>>>

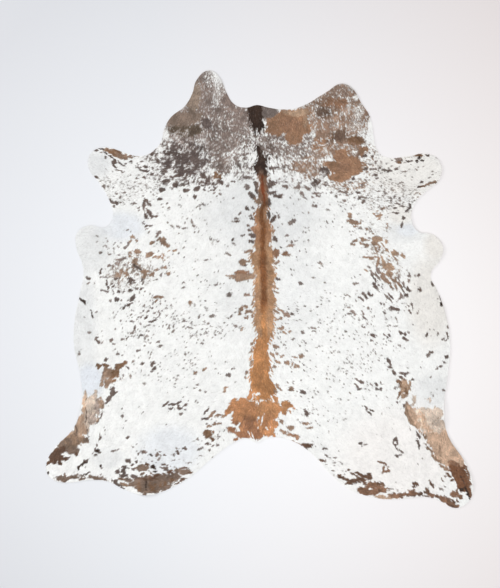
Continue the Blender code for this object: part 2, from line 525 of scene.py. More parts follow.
def trimming_prism():
    """A closed prism on the cut edge, drawn in by the overhang of the hair."""
    mesh = bpy.data.meshes.new("trimming_prism")
    corners = [(x, y, PRISM_BOTTOM) for x, y in edge_ring]
    mesh.from_pydata(corners, [], [range(len(corners))])
    prism = add_object("trimming_prism", mesh)
    select_only(prism)
    bpy.ops.object.mode_set(mode="EDIT")
    bpy.ops.mesh.select_mode(type="FACE")
    bpy.ops.mesh.select_all(action="SELECT")
    bpy.ops.mesh.inset(thickness=HAIR_OVERHANG)
    bpy.ops.mesh.select_all(action="INVERT")
    bpy.ops.mesh.delete(type="FACE")
    bpy.ops.mesh.select_all(action="SELECT")
    bpy.ops.mesh.extrude_region_move(TRANSFORM_OT_translate={"value": (0, 0, PRISM_HEIGHT)})
    bpy.ops.mesh.select_all(action="SELECT")
    bpy.ops.mesh.normals_make_consistent(inside=False)
    bpy.ops.object.mode_set(mode="OBJECT")
    return prism


prism = trimming_prism()
print("prism faces", len(prism.data.polygons))

# %% The leather sheet
LEATHER_CELL = 0.012
LEATHER_MARGIN = 0.03          # the untrimmed sheet is this much larger on each side
SMOOTH_ANGLE = math.radians(40)


def points_of(mesh):
    """The mesh's points as rows of x, y, z."""
    flat = np.empty(len(mesh.vertices) * 3)
    mesh.vertices.foreach_get("co", flat)
    return flat.reshape(-1, 3)


def leather_sheet():
    """The rippled skin, trimmed to the cut edge."""
    deselect_all()
    width = box_high.x - box_low.x + 2 * LEATHER_MARGIN
    length = box_high.y - box_low.y + 2 * LEATHER_MARGIN
    bpy.ops.mesh.primitive_grid_add(
        x_subdivisions=round(width / LEATHER_CELL),
        y_subdivisions=round(length / LEATHER_CELL),
        size=1.0,
    )
    sheet = named(bpy.context.active_object, "leather")
    points = points_of(sheet.data)
    points[:, 0] *= width
    points[:, 1] *= length
    points[:, 2] = lift(points[:, 0], points[:, 1])
    sheet.data.vertices.foreach_set("co", points.ravel())
    apply_modifier(sheet, "SOLIDIFY", "thickness", thickness=LEATHER_THICKNESS, offset=1.0)
    apply_modifier(sheet, "BOOLEAN", "trim", operation="INTERSECT", solver="MANIFOLD", object=prism)
    return sheet


leather = leather_sheet()
bpy.data.objects.remove(prism, do_unlink=True)
select_only(leather)
bpy.ops.object.shade_smooth_by_angle(angle=SMOOTH_ANGLE)
leather.data.calc_loop_triangles()
print("leather triangles", len(leather.data.loop_triangles))

# %% [markdown]
# ## The nap
#
# Hair lies along the body: down the neck and the spine, outwards over the ribs, and down again on
# the flanks and the legs. A short table gives that direction at places on one half of the hide,
# and the other half mirrors it. In between, each place listens to the rows of the table, most to
# the nearest.

# %% Nap table
Nap = namedtuple("Nap", "side along out down")
NAP = [Nap(*row) for row in (
    (0, 0.9, 0, 1), (0, 0.3, 0, 1), (0, -0.3, 0, 1), (0, -0.75, 0, 1), (0.06, 0.1, 0.5, 0.86),
    (0.06, -0.4, 0.45, 0.9), (0.2, 0.9, 0.2, 0.98), (0.4, 0.85, 0.35, 0.9), (0.2, 0.45, 0.6, 0.8),
    (0.55, 0.6, 0.85, 0.45), (0.85, 0.6, 0.98, -0.1), (0.2, -0.1, 0.92, 0.38), (0.2, -0.5, 0.85, 0.5),
    (0.45, 0.1, 0.72, 0.68), (0.45, -0.25, 0.72, 0.7), (0.65, 0.05, 0.62, 0.78), (0.65, -0.35, 0.6, 0.8),
    (0.88, 0.25, 0.8, 0.4), (0.88, -0.05, 0.25, 0.97), (0.92, -0.35, 0.3, 0.95), (0.5, -0.6, 0.75, 0.62),
    (0.5, -0.95, 0.93, 0.3), (0.75, -0.6, 0.5, 0.86), (0.88, -0.65, 0.25, 0.97), (0.75, -0.85, 0.6, 0.8),
    (1, -0.9, 0.62, 0.78),
)]
NAP_SOFTNESS = 0.046           # how far a row of the table reaches before others take over
SPINE_HALF_WIDTH = 0.02        # within this, hair goes straight down the spine


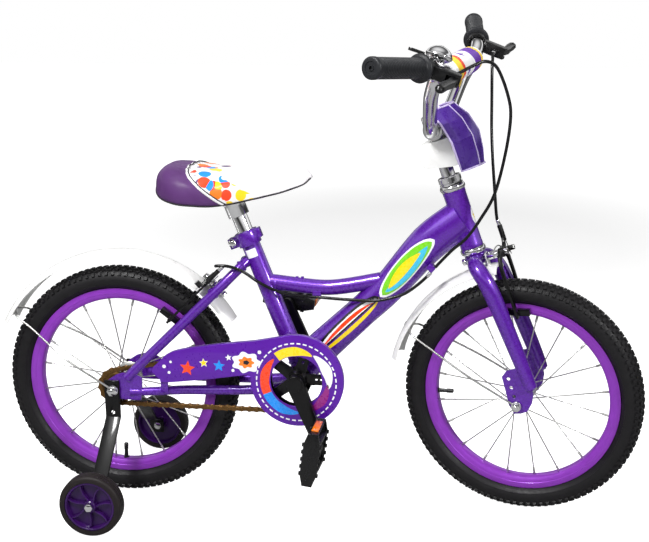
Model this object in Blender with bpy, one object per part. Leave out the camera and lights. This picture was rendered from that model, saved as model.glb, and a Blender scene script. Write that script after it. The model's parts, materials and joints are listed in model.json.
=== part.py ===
"""Children's bicycle with 16 inch wheels and stabilisers, modelled at its real size in metres.

The frame stands on the ground at z = 0 with the rear axle above the origin. The front points along +X,
the rider's left is +Y and the rider's right, where the chain runs, is -Y.
"""
import math

import bmesh
import bpy
import numpy as np
from mathutils import Matrix, Vector

# Wheels
WHEELBASE = 0.663
TYRE_RADIUS = 0.195
TYRE_WIDTH = 0.044
RIM_RADIUS = 0.159
RIM_INNER_RADIUS = 0.141
RIM_WIDTH = 0.026
SPOKES = 20
SPOKE_RADIUS = 0.0011
WHEEL_SEGMENTS = 28
GAP = 0.0003

# Steering geometry
HEAD_ANGLE = math.radians(71.0)
FORK_OFFSET = 0.002
STEERING_ANGLE = math.radians(-10.9)
HEAD_TUBE_BOTTOM = 0.257
HEAD_TUBE_TOP = 0.352
HEAD_TUBE_RADIUS = 0.018
STEERER_RADIUS = 0.0127
QUILL_RADIUS = 0.0111
CUP_HEIGHT = 0.009
CUP_RADIUS = 0.0205
LOCKNUT_HEIGHT = 0.014
CROWN_HEIGHT = 0.236

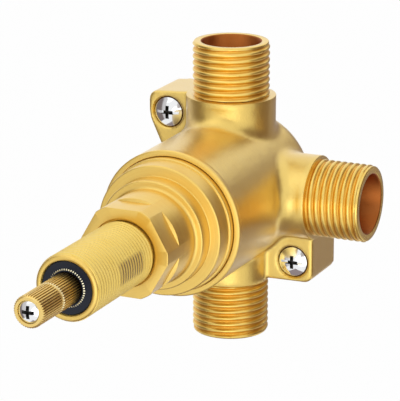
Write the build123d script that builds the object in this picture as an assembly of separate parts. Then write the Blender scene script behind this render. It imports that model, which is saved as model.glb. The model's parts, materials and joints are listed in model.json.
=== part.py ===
from build123d import *
import math
import os

os.makedirs("parts", exist_ok=True)

# Shower diverter valve, in millimetres.
# The origin is where the port axes cross the stem axis. +Z runs up the top port, +X along the
# side port, and the stem comes out towards -Y. The valve is fixed with its back, at +Y, to the wall.

# Clearances between pieces
screwed_gap = 0.05      # radial, between a male and a female thread, both drawn at their crests
running_gap = 0.05      # radial, between a turning piece and its bore
end_gap = 0.05          # axial, beside a turning piece
seal_gap = 0.02         # between a rubber ring and the wall it seals on
push_gap = 0.05         # radial, between pieces that are pushed together
edge_break = 0.3        # small chamfer on turned edges
overrun = 1.0           # how far a cutter runs past what it cuts

# Body casting
barrel_radius = 19.75
barrel_front = 39.0     # port axes to the front rim
barrel_back = 16.0      # port axes to the mounting plane
back_round = 8.0
rim_break = 0.35
port_reach = 41.0       # port axes to the end of each nipple
nipple_radius = 10.5    # crest of the half inch pipe thread
nipple_lip = 0.4
port_bore_radius = 8.1
port_bore_depth = 22.0
gallery_radius = 5.5
collar_radius = 12.24
collar_height = 6.45    # above the barrel
side_neck_radius = 11.45
side_neck_height = 6.25
bottom_neck_radius = 10.75
bottom_neck_height = 6.05
collar_blend = 4.0
side_blend = 4.0
bottom_blend = 2.5

# Screw ears
ear_in_x = 0.95         # barrel's side in to the screw axis
ear_in_z = 0.55         # barrel's top or bottom in to the screw axis
ear_front = 0.7         # port axes to the ears' front faces
ear_side = 5.8          # screw axis to the ear's outer side
ear_end = 5.5           # screw axis to the ear's top or bottom
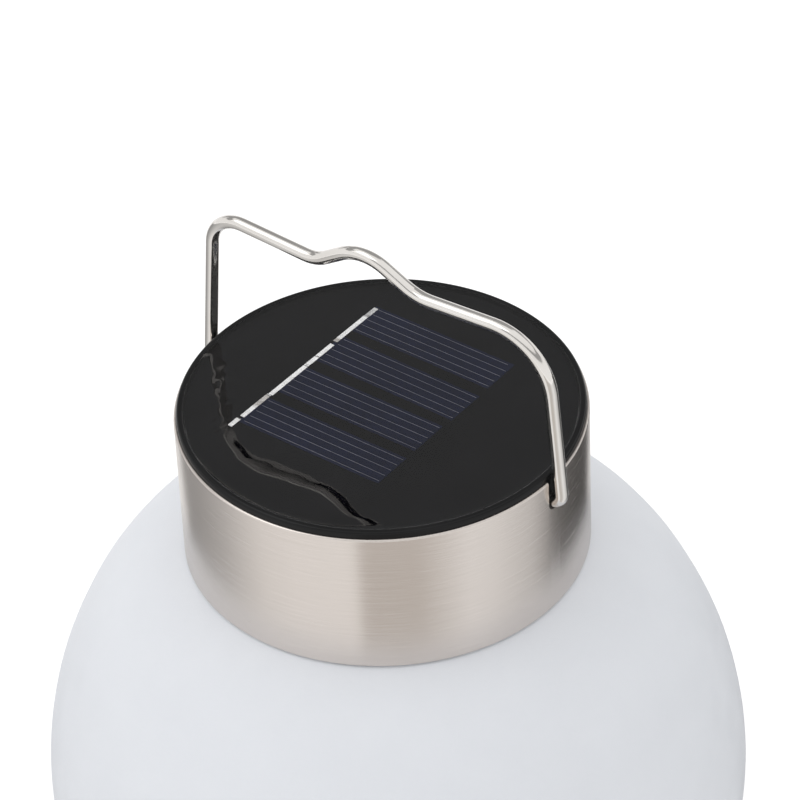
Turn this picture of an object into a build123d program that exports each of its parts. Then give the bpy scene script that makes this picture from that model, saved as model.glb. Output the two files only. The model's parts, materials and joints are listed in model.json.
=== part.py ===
from build123d import *
import math
import os

# Solar jar lantern: a frosted globe jar, a screw-on solar lid and a wire bail.
# Millimetres, +Z up. The origin is the centre of the jar's base, and the bail's pivot runs along X.

# Globe jar
globe_radius = 80.0
globe_half_height = 84.0
globe_centre_z = 69.4
glass_wall = 3.0
base_blend_height = 3.0
foot_inner_radius = 33.0
punt_rise = 2.5
shoulder_rise = 48.6
shoulder_radius = 50.0
throat_radius = 4.0
neck_clearance = 3.2
lip_round = 1.0
globe_steps = 12

# Screw thread between jar and lid
thread_pitch = 5.0
thread_turns = 1.25
thread_depth = 1.8
thread_base_width = 2.2
thread_crest_width = 1.0
thread_crest_gap = 0.4
thread_flank_offset = 1.85
thread_start_above_throat = 3.6
thread_sink = 0.3

# Steel collar and black lid shell
collar_height = 35.0
collar_steel = 0.6
collar_gap = 0.7
skirt_wall = 1.8
skirt_recess = 1.2
rim_height = 1.6
rim_wall = 1.4
rim_round = 0.7
rim_inner_round = 0.3
lid_plate = 2.5
band_clearance = 1.8
core_wall = 1.5
core_outer_wall = 3.4
core_floor = 2.5
core_boss_half_width = 6.0
gasket_thickness = 2.0
gasket_gap = 0.05
gasket_inset = 0.3

# Wire bail, bent by hand, so its two halves differ. Bends are given as x and height above the pivot.
wire_radius = 1.5
pivot_drop = 6.0
seat_drop = 4.0
pin_clearance = 0.08
pin_depth = 6.0
pin_end_gap = 0.6
notch_half_width = 2.0
leg_foot_gap = 0.5
left_leg_lean = 3.8
left_corner_height = 41.1
left_valley = (-15.5, 39.2)
crest = (-2.9, 47.15)
right_valley = (11.0, 39.9)
right_corner_height = 41.3
right_leg_lean = 3.5
foot_bend_radius = 2.6
left_corner_radius = 8.3
left_valley_radius = 9.1
crest_radius = 11.3
right_valley_radius = 13.0
right_corner_radius = 13.8

# Solar panel
board_thickness = 1.6
board_gap = 0.3
resin_below_rim = 0.8
resin_over_strips = 0.9
meniscus_rise = 0.5
meniscus_width = 2.0
strip_length = 37.8
strip_width = 10.1
strip_thickness = 0.3
strip_pitch = 13.08
panel_centre = (-3.1, 2.72)
strip_shifts = (0.5, 0.35, -0.3, -0.5)
strip_tilts = (-1.2, -1.7, -0.9, -1.0)
ribbon_width = 1.15
ribbon_thickness = 0.15
ribbon_tilt = -1.8
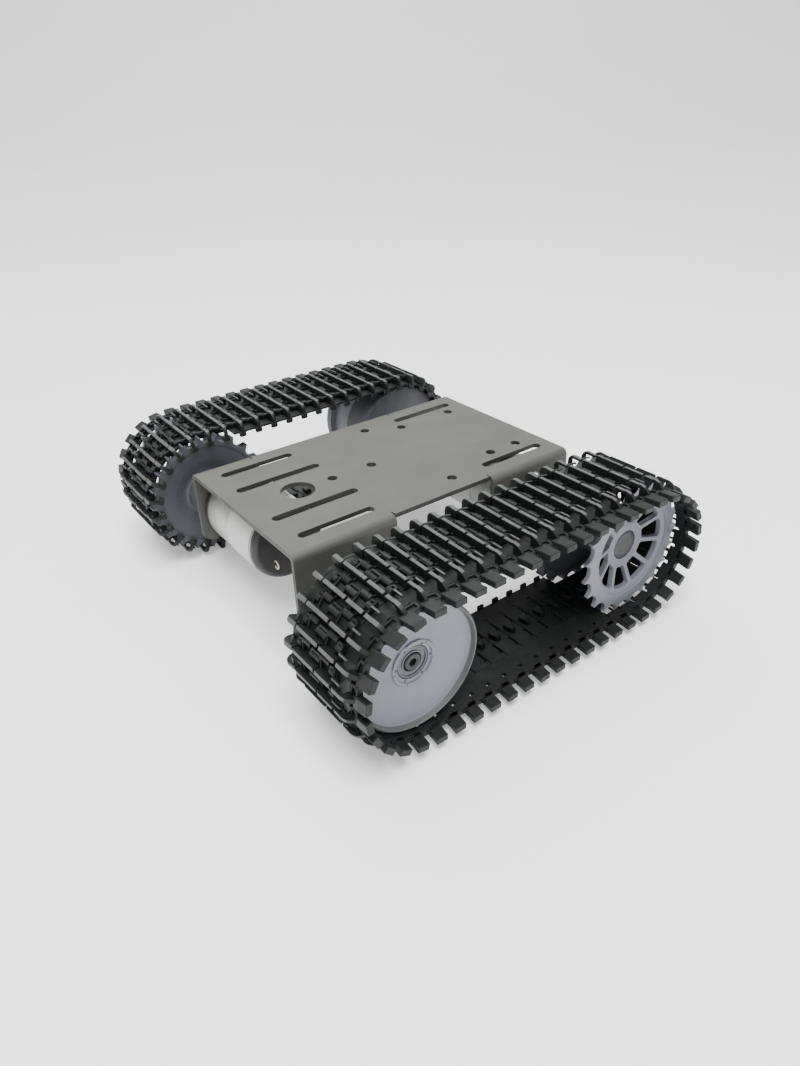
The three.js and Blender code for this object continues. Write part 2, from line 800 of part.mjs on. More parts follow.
// ---------------------------------------------------------------- materials
const finish = (color, roughness, metalness) => ({ color, roughness, metalness });
const DECK_PAINT = finish(0x82827a, 0.45, 0.4);
const TRACK_PLASTIC = finish(0x2e3231, 0.6, 0);
const WHEEL_PLASTIC = finish(0xa0a3ac, 0.5, 0);
const STEEL = finish(0xb8b8b8, 0.3, 0.9);
const BRASS = finish(0xc9a24a, 0.35, 0.9);
const BLACK_PLASTIC = finish(0x161616, 0.5, 0);
const PAPER = finish(0xe8e8e4, 0.8, 0);
const DARK_STEEL = finish(0x3c3c3e, 0.45, 0.8);
const COPPER = finish(0x9a5a34, 0.4, 0.7);

function piece(name, solid, look) {
  const mesh = new THREE.Mesh(toGeometry(solid), new THREE.MeshStandardMaterial(look));
  mesh.name = name;
  return mesh;
}

// ---------------------------------------------------------------- assembly
const group = new THREE.Group();
group.add(piece("chassis_plate", deckSolid(), DECK_PAINT));

// Each side's pieces are made for an outward +Y; the right side is turned round.
function station(x, side) {
  const place = new THREE.Group();
  place.position.set(x, 0, AXLE_Z);
  place.rotation.z = side > 0 ? 0 : Math.PI;
  group.add(place);
  return place;
}

const outerBearing = IDLER.webFace - IDLER.recess - IDLER.bearingWidth + GAP;
const innerBearing = IDLER.inner + 1;

for (const [name, side] of [["left", 1], ["right", -1]]) {
  const track = station(0, side);
  track.add(piece(name + "_track", trackSolid(), TRACK_PLASTIC));

  const drive = station(-side * AXLE_X, side);
  const add = (part, solid, look) => drive.add(piece(name + "_" + part, solid, look));
  add("sprocket_outer", sprocketOuterSolid(), WHEEL_PLASTIC);
  add("sprocket_inner", sprocketInnerSolid(), WHEEL_PLASTIC);
  add("hub_cap", hubCapSolid(), WHEEL_PLASTIC);
  add("wheel_screw", wheelScrewSolid(), STEEL);
  add("coupling", couplingSolid(), BRASS);
  add("set_screw", setScrewSolid(), DARK_STEEL);
  add("output_shaft", outputShaftSolid(), STEEL);
  add("output_gear", outputGearSolid(), BRASS);
  add("lay_gear", layGearSolid(), BRASS);
  add("pinion", pinionSolid(), BRASS);
  add("armature", armatureSolid(), COPPER);
  add("motor_can", motorCanSolid(), STEEL);
  add("motor_label", motorLabelSolid(), PAPER);
  add("motor_end_cap", motorEndCapSolid(), BLACK_PLASTIC);
  add("terminal_a", terminalSolid(1), BRASS);
  add("terminal_b", terminalSolid(-1), BRASS);
  add("gearbox_shell", gearboxShellSolid(), STEEL);
  add("gearbox_face", motorFaceSolid(), DARK_STEEL);
  add("output_bush", bushSolid(), BRASS);
  add("mount_screw_a", mountScrewSolid(MOUNT_SCREW_ANGLES.a), STEEL);
  add("mount_screw_b", mountScrewSolid(MOUNT_SCREW_ANGLES.b), STEEL);

  const idler = station(side * AXLE_X, side);
  const put = (part, solid, look) => idler.add(piece(name + "_" + part, solid, look));
  put("idler_outer", idlerOuterSolid(), WHEEL_PLASTIC);
  put("idler_inner", idlerInnerSolid(), WHEEL_PLASTIC);
  put("bearing_outer", bearingSolid(outerBearing), STEEL);
  put("bearing_inner", bearingSolid(innerBearing), STEEL);
  put("axle_bolt", axleBoltSolid(outerBearing + IDLER.bearingWidth + GAP), DARK_STEEL);
  put("axle_spacer", spacerSolid(innerBearing - GAP), STEEL);
  put("lock_nut", lockNutSolid(), STEEL);
}

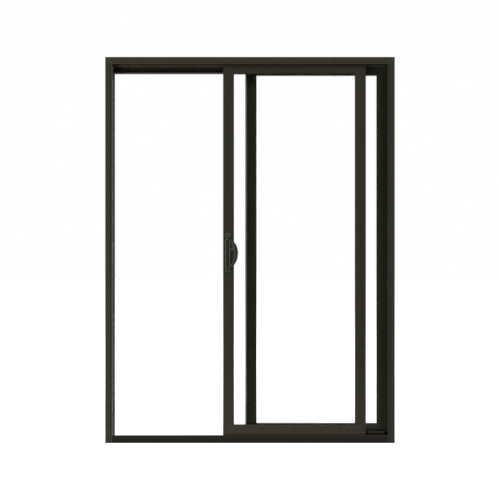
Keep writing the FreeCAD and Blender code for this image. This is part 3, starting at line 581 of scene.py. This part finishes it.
def make_world():
    """White surroundings where they are seen, and a dimmer even fill elsewhere."""
    world = bpy.data.worlds.new("studio")
    bpy.context.scene.world = world
    world.use_nodes = True
    tree = world.node_tree
    background = tree.nodes["Background"]
    background.inputs["Color"].default_value = (1, 1, 1, 1)
    strength = tree.nodes.new("ShaderNodeMapRange")
    strength.inputs["To Min"].default_value = WORLD_FILL
    strength.inputs["To Max"].default_value = 1.0
    tree.links.new(seen_directly(tree), strength.inputs["Value"])
    tree.links.new(strength.outputs["Result"], background.inputs["Strength"])


def make_lamp(name, azimuth, elevation, distance, size, level, mirrored=True):
    """Soft lamp aimed at the middle of the door, from azimuth degrees to the right of its front."""
    side, rise = math.radians(azimuth), math.radians(elevation)
    away = Vector((math.cos(rise) * math.sin(side), -math.cos(rise) * math.cos(side), math.sin(rise)))
    lamp = bpy.data.objects.new(name, bpy.data.lights.new(name, "AREA"))
    lamp.data.shape = "RECTANGLE"
    lamp.data.size, lamp.data.size_y = size
    lamp.data.energy = level * (math.pi * distance) ** 2
    lamp.location = (cad_box[0] + cad_box[1]) / 2 + away * distance
    lamp.rotation_euler = (-away).to_track_quat("-Z", "Y").to_euler()
    lamp.visible_glossy = mirrored
    bpy.context.scene.collection.objects.link(lamp)


# Pieces

def screw_mesh(name, radius, height):
    """Domed screw head with a cross recess, its seat at the origin and its top along +Z."""
    rim, steps = 0.25, 6
    turns = [math.pi / 2 * i / steps for i in range(steps + 1)]
    dome = [(radius * math.sin(turn), height * (rim + (1 - rim) * math.cos(turn))) for turn in turns]

    def head(grid):
        lathe(grid, dome + [(radius, 0), (0, 0)])

    def cross(grid):
        long, short = 0.55 * radius, 0.14 * radius
        arm = ((long, -short), (long, short), (short, short))
        loops = []
        for share, level in ((0.5, 0.30 * height), (1.0, 0.6 * height), (1.1, 2 * height)):
            loops.append([(share * (x * c - y * s), share * (x * s + y * c), level)
                          for c, s in ((1, 0), (0, 1), (-1, 0), (0, -1)) for x, y in arm])
        layers(grid, loops)

    made = cut_away(mesh_of(name, head), mesh_of(name + "_recess", cross))
    made.name = name
    smooth(made)
    return made


def place_screw(name, mesh, seat, outward, body, slot, turn=0.0, finish=None):
    """A screw head or plug on its seat, with its top towards outward."""
    screw = new_object(name, mesh.copy())
    upright = Vector(outward).to_track_quat("Z", "Y").to_matrix().to_4x4()
    screw.data.transform(Matrix.Translation(seat) @ upright @ Matrix.Rotation(turn, 4, "Z"))
    dress(screw, MATERIALS[finish or slot], body)


def make_screws():
    """Screw heads in the handles, the keeper, the faceplate, the stop block and the frame."""
    turns = random.Random(7)
    handle_screw = screw_mesh("handle_screw", *HANDLE_SCREW)
    low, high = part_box("sliding_lock_stile")
    for side, way in (("inner", -1), ("outer", 1)):
        face = low.y if way < 0 else high.y
        for end, step in (("low", -1), ("high", 1)):
            seat = (HANDLE_X, face + way * HANDLE_SCREW_SEAT, HANDLE_Z + step * HANDLE_SCREW_SPACING / 2)
            place_screw(f"{side}_handle_{end}_screw", handle_screw, seat, (0, way, 0), "sliding_panel",
                        "bronze_hardware", turns.uniform(0, math.pi), "dark_screw")

    plate_screw = screw_mesh("plate_screw", *SMALL_PLATE_SCREW)
    for node, body, way in (("strike_keeper", "door_frame", 1), ("lock_faceplate", "sliding_panel", -1)):
        low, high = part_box(node)
        seat_x = high.x if way > 0 else low.x
        for end, z in (("low", low.z + SMALL_PLATE_SCREW_INSET), ("high", high.z - SMALL_PLATE_SCREW_INSET)):
            place_screw(f"{node}_{end}_screw", plate_screw, (seat_x, ROLLER_LINE, z), (way, 0, 0), body,
                        "steel", turns.uniform(0, math.pi))

    frame_screw = screw_mesh("frame_screw", *FRAME_SCREW)
    for side, way in (("left", 1), ("right", -1)):
        for number, z in enumerate(JAMB_SCREW_HEIGHTS, 1):
            place_screw(f"{side}_jamb_screw_{number}", frame_screw, (way * WEB_X, ROLLER_LINE, z),
                        (way, 0, 0), "door_frame", "steel", turns.uniform(0, math.pi))
    for side, way in (("left", -1), ("right", 1)):
        place_screw(f"{side}_head_screw", frame_screw, (way * HEAD_SCREW_X, ROLLER_LINE, WEB_Z),
                    (0, 0, -1), "door_frame", "steel", turns.uniform(0, math.pi))
    low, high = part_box("stop_block")
    place_screw("stop_block_screw", frame_screw, ((low.x + high.x) / 2, ROLLER_LINE, high.z), (0, 0, 1),
                "door_frame", "steel", turns.uniform(0, math.pi), "dark_screw")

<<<

(What to work on):
Write out exactly the lines from the one with "Turn this picture" through the one with "thread_sink = 0.3", including both, and no others.

(Output for this task):
Turn this picture of an object into a build123d program that exports each of its parts. Then give the bpy scene script that makes this picture from that model, saved as model.glb. Output the two files only. The model's parts, materials and joints are listed in model.json.
=== part.py ===
from build123d import *
import math
import os

# Solar jar lantern: a frosted globe jar, a screw-on solar lid and a wire bail.
# Millimetres, +Z up. The origin is the centre of the jar's base, and the bail's pivot runs along X.

# Globe jar
globe_radius = 80.0
globe_half_height = 84.0
globe_centre_z = 69.4
glass_wall = 3.0
base_blend_height = 3.0
foot_inner_radius = 33.0
punt_rise = 2.5
shoulder_rise = 48.6
shoulder_radius = 50.0
throat_radius = 4.0
neck_clearance = 3.2
lip_round = 1.0
globe_steps = 12

# Screw thread between jar and lid
thread_pitch = 5.0
thread_turns = 1.25
thread_depth = 1.8
thread_base_width = 2.2
thread_crest_width = 1.0
thread_crest_gap = 0.4
thread_flank_offset = 1.85
thread_start_above_throat = 3.6
thread_sink = 0.3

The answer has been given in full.